— begin Information provided —

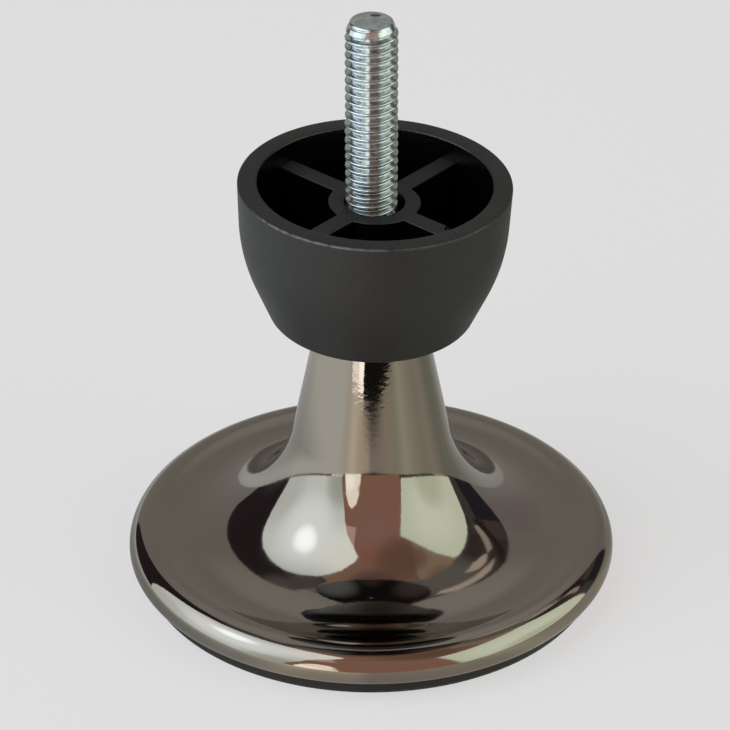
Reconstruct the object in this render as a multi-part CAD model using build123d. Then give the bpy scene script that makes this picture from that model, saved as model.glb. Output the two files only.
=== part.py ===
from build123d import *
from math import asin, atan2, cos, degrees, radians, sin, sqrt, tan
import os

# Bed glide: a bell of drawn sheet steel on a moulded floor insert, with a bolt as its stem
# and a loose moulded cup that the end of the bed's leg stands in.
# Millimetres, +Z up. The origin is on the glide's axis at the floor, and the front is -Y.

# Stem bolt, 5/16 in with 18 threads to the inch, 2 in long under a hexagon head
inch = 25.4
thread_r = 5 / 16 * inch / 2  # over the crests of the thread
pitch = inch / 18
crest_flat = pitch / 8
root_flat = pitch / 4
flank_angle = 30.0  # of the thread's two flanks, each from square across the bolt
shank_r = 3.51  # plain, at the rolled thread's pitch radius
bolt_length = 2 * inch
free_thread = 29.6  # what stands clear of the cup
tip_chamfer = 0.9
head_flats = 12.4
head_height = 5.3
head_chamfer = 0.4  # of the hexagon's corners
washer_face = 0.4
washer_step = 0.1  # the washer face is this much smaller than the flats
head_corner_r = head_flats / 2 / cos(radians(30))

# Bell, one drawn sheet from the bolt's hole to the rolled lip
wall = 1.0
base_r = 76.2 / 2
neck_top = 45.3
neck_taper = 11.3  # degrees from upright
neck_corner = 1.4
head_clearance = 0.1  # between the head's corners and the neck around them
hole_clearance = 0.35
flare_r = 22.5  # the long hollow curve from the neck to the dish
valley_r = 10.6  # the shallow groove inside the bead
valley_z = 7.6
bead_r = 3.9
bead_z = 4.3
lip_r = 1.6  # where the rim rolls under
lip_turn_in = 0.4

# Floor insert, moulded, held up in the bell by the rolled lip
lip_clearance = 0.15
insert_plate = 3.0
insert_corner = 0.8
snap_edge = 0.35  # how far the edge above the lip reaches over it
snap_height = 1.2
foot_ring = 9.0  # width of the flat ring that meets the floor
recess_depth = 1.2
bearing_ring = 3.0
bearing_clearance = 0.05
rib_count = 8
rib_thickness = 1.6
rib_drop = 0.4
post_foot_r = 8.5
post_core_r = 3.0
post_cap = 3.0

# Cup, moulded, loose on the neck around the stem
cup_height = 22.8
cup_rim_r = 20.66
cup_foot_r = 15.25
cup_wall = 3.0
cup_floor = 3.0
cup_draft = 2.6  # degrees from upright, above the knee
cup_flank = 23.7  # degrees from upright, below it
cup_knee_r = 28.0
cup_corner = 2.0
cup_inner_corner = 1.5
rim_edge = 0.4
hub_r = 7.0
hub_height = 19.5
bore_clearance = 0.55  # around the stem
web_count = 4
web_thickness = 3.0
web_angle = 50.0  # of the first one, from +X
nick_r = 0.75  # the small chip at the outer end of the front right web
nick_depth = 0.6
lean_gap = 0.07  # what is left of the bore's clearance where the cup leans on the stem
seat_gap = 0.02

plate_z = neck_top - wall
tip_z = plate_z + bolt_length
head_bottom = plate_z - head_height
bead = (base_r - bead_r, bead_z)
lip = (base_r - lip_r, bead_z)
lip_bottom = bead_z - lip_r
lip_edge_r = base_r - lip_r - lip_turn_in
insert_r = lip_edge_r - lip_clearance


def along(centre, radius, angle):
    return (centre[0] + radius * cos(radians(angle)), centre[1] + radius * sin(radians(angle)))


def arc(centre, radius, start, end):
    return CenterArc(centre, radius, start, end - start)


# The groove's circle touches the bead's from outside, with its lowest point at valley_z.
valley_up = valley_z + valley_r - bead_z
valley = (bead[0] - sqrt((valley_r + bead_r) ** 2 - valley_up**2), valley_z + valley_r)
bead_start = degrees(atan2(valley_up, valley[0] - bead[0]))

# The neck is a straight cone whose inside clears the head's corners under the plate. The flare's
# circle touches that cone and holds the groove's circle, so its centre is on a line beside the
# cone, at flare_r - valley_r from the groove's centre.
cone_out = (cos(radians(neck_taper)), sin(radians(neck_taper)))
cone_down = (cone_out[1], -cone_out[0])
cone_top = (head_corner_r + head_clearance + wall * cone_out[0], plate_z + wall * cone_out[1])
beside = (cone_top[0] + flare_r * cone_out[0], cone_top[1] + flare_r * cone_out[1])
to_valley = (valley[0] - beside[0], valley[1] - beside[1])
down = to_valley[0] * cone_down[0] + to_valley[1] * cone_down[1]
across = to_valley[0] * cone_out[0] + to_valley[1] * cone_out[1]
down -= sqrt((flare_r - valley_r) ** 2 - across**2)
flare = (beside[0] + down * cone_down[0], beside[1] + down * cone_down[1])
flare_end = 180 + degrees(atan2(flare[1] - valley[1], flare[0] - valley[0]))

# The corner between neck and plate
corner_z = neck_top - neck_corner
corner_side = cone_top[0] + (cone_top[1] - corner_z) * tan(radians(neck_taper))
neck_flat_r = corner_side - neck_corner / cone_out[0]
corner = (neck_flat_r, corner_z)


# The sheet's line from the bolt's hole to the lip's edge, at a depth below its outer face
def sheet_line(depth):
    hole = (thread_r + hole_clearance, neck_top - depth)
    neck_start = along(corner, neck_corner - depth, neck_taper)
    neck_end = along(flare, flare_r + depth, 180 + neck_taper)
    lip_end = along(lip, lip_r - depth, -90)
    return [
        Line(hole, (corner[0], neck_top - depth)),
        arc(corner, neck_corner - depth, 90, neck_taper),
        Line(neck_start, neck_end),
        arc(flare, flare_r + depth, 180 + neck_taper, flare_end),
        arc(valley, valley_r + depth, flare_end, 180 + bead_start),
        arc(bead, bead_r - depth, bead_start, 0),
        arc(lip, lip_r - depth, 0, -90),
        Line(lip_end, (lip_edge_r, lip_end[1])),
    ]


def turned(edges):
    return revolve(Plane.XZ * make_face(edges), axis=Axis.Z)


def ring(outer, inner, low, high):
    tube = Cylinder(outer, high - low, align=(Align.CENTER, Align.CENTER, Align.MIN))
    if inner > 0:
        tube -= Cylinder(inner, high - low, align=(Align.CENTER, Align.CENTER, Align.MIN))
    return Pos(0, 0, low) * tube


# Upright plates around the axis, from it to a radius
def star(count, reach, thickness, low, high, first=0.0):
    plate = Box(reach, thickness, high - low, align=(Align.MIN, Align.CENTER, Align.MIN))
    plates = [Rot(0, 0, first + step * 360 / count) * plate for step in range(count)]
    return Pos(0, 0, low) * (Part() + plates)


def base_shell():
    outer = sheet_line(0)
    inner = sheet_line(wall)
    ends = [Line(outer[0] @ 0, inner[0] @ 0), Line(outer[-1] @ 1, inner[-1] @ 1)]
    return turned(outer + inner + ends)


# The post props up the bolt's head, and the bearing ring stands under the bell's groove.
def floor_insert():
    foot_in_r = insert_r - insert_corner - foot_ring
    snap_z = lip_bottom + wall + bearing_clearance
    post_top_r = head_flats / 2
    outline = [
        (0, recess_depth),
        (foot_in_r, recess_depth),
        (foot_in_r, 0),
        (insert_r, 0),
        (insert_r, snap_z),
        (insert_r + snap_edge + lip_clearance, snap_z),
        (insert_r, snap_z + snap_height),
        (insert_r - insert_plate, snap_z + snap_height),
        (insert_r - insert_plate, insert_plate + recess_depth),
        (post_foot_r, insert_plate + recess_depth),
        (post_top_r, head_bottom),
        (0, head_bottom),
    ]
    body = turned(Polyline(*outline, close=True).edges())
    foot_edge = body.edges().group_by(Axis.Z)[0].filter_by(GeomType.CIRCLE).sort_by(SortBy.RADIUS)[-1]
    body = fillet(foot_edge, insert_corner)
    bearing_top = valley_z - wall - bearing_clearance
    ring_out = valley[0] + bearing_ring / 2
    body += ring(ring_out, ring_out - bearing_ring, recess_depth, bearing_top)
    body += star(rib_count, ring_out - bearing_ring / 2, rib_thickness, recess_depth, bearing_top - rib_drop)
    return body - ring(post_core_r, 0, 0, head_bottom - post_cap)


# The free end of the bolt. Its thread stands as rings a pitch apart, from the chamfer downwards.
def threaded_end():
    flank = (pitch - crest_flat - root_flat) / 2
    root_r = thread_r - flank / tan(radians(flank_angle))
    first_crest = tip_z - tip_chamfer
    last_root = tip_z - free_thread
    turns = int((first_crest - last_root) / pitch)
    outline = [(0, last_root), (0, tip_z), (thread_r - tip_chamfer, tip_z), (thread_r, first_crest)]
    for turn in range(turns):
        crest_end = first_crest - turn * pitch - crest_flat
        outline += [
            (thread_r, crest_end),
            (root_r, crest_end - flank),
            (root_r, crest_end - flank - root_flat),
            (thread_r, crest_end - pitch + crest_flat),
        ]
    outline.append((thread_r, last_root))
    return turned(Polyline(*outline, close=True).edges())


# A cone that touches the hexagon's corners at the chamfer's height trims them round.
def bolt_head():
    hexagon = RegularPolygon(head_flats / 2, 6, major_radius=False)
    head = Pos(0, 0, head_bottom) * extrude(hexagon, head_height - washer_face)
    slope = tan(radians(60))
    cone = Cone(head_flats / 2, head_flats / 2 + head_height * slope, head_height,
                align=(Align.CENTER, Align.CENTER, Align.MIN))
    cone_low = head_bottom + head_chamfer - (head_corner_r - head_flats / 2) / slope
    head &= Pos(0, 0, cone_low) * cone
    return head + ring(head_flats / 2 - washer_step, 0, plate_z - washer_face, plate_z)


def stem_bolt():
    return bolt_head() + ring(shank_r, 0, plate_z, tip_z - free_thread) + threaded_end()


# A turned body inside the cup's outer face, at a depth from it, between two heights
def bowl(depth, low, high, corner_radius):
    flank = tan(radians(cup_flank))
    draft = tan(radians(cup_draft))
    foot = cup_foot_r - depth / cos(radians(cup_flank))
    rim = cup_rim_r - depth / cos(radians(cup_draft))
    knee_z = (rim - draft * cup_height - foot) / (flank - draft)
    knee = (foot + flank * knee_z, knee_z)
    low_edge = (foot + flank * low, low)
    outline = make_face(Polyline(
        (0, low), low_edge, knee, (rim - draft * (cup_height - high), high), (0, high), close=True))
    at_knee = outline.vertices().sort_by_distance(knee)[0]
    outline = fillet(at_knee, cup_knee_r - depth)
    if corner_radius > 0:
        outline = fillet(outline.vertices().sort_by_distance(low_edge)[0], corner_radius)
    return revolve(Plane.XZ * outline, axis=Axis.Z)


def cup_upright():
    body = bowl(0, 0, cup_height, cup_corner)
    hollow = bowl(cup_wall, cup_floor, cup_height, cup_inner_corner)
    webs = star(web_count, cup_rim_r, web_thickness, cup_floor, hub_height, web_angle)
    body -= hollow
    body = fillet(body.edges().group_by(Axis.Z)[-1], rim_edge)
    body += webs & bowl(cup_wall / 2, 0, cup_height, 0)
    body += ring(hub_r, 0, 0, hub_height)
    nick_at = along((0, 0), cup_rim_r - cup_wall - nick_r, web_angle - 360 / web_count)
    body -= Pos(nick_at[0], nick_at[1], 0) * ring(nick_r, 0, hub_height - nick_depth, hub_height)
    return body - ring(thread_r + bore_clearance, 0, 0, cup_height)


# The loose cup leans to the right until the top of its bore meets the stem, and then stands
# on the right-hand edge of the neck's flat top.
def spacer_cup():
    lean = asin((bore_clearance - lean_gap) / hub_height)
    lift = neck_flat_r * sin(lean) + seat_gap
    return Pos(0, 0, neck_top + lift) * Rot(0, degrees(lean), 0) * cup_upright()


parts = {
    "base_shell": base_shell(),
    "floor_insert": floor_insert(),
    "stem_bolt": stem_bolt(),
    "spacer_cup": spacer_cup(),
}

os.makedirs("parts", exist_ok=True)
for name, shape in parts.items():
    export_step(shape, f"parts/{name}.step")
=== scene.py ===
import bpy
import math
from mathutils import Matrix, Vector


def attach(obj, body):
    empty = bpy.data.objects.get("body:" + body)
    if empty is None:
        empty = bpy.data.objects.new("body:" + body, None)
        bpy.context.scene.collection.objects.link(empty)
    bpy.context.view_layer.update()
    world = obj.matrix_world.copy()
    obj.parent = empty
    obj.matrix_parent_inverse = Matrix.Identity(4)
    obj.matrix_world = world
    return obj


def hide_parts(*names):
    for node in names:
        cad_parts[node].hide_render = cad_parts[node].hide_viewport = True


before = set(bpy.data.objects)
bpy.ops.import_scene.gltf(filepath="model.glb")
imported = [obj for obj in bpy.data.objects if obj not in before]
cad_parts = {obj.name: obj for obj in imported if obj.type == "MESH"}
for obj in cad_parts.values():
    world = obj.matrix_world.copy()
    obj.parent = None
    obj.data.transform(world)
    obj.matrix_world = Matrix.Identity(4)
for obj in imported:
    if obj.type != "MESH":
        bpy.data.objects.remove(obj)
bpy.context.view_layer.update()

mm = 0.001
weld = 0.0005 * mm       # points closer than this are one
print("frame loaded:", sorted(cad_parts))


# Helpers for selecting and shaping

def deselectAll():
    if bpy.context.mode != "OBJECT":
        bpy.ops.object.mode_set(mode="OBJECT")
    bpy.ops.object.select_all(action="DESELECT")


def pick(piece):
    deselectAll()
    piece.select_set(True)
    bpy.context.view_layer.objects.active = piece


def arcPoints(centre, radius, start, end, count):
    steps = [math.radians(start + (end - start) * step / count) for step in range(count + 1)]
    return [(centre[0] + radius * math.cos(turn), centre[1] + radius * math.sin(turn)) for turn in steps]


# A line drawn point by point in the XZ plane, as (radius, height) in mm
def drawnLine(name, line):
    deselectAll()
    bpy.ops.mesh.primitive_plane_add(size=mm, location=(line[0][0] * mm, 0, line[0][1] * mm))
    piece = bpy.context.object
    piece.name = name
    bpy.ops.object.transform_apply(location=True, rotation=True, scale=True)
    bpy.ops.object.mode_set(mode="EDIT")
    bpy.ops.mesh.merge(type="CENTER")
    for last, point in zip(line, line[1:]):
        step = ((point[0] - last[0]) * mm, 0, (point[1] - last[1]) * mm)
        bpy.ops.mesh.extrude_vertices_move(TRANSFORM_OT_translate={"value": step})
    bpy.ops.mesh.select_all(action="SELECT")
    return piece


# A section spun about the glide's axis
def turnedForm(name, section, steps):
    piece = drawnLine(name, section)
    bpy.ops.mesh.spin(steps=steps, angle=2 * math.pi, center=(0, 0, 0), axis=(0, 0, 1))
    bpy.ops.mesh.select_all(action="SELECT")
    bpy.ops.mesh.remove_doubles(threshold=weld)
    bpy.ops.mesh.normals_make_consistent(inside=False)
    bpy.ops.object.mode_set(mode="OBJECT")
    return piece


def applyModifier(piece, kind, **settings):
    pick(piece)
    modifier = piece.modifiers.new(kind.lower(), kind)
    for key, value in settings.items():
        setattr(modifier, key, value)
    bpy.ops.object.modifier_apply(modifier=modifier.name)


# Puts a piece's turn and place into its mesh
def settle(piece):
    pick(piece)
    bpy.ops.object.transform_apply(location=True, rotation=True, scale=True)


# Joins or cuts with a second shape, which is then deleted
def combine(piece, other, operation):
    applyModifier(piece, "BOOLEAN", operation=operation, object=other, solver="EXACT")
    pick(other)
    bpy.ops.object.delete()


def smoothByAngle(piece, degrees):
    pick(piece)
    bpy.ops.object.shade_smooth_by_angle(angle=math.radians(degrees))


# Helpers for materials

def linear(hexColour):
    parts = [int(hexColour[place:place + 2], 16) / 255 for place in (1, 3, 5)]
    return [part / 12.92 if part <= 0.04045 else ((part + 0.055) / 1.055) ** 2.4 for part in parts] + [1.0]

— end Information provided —

◆ Stated exercise
Write out exactly the lines from the one with "lift = neck_flat_r * sin(lean) + seat_gap" through the one with "if empty is", including both, and no others.

◆ Task result
    lift = neck_flat_r * sin(lean) + seat_gap
    return Pos(0, 0, neck_top + lift) * Rot(0, degrees(lean), 0) * cup_upright()


parts = {
    "base_shell": base_shell(),
    "floor_insert": floor_insert(),
    "stem_bolt": stem_bolt(),
    "spacer_cup": spacer_cup(),
}

os.makedirs("parts", exist_ok=True)
for name, shape in parts.items():
    export_step(shape, f"parts/{name}.step")
=== scene.py ===
import bpy
import math
from mathutils import Matrix, Vector


def attach(obj, body):
    empty = bpy.data.objects.get("body:" + body)
    if empty is None:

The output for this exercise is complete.